When my house was being built, I insisted on minute correctness and sometimes unreasonable precision–as in the welded metal gate that wouldn’t open completely because the cement plastering of its post is off by a fraction of an inch. Sometimes, to the point where a done piece had to be torn apart and reworked all over again. Driving the workers to their wits’ end.

I bought a funeral plan recently and all I was offered were white caskets. I insisted on a natural-looking wood finish but was forewarned it  would cost an arm and leg. Unless, I wanted pink– yes, of all colors. I did not want that. And I didn’t want all these ornate metal trims, I protested. Just a plain, simple, nondescript box for me.
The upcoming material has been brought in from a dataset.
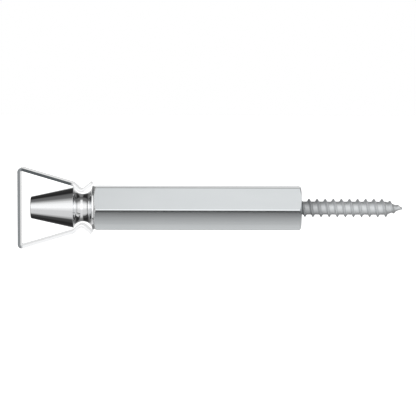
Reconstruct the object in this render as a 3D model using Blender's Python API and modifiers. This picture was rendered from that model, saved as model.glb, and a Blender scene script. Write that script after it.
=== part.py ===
"""Stand-off wall anchor: a double-threaded screw, a hexagonal spacer bar, a turned head with a
round groove, and a strip spring clip that swivels in that groove and closes round a wire rope.

Metres, +Z up. The long axis is X: the lag screw points along +X into the wall, the head and its
clip lie at -X. The origin is on the axis, at the spacer's wall-side end face.
Run with: blender --background --python part.py
"""
import math

import bmesh
import bpy
from mathutils import Vector

# Hexagonal spacer bar
HEX_ACROSS_FLATS = 0.018
HEX_LENGTH = 0.0875
HEX_FACE_INSET = 0.0001          # the end face's circle, inside the flats
HEX_CHAMFER_ANGLE = math.radians(30.0)

# M8 machine threads that join the pieces inside the bar
STUD_CREST_RADIUS = 0.0040
STUD_ROOT_RADIUS = 0.00325
STUD_PITCH = 0.00125
STUD_LENGTH = 0.0135
BORE_SPARE_DEPTH = 0.0030
DRILL_POINT_ANGLE = math.radians(31.0)

# Lag (wood) thread of the hanger screw
LAG_CREST_RADIUS = 0.0040
LAG_ROOT_RADIUS = 0.0028
LAG_PITCH = 0.00344
LAG_RIDGE_WIDTH = 0.0016
LAG_LENGTH = 0.0431
LAG_POINT_LENGTH = 0.0069
LAG_POINT_SHARE = 0.07           # how much of the radius is left at the very tip
LAG_START_SHARE = 0.15           # the ridge's height where it starts, as a share of its full height
LAG_FADE_TURNS = 0.4             # turns over which the ridge rises from the shank
LAG_FIRST_RIDGE = 0.0004         # from the bar's end face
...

And yet on second thought, would all this really matter in the end? Would it matter if the dimension of your wooden box is off even by seven or ten millimeters? Would it be a big deal at all if you’re plunked into a yellow or purple eternal bed? Does it matter that the lid wouldn’t close perfectly tight? Or that the burial plot is less than the traditional six feet into the ground? It all seems crazy, totally insane.

Maybe, what I need is the acceptance of imperfection to find deliverance into infinite perfection.

I was a tiny particle of dust until I believed I was a giant boulder. I should rethink my own dimensions. The symmetry of my being against the bold design. Then my mind could stand still. And I could love sunsets once more, without having to quibble about the proper density of colors.    And that would make a world of difference.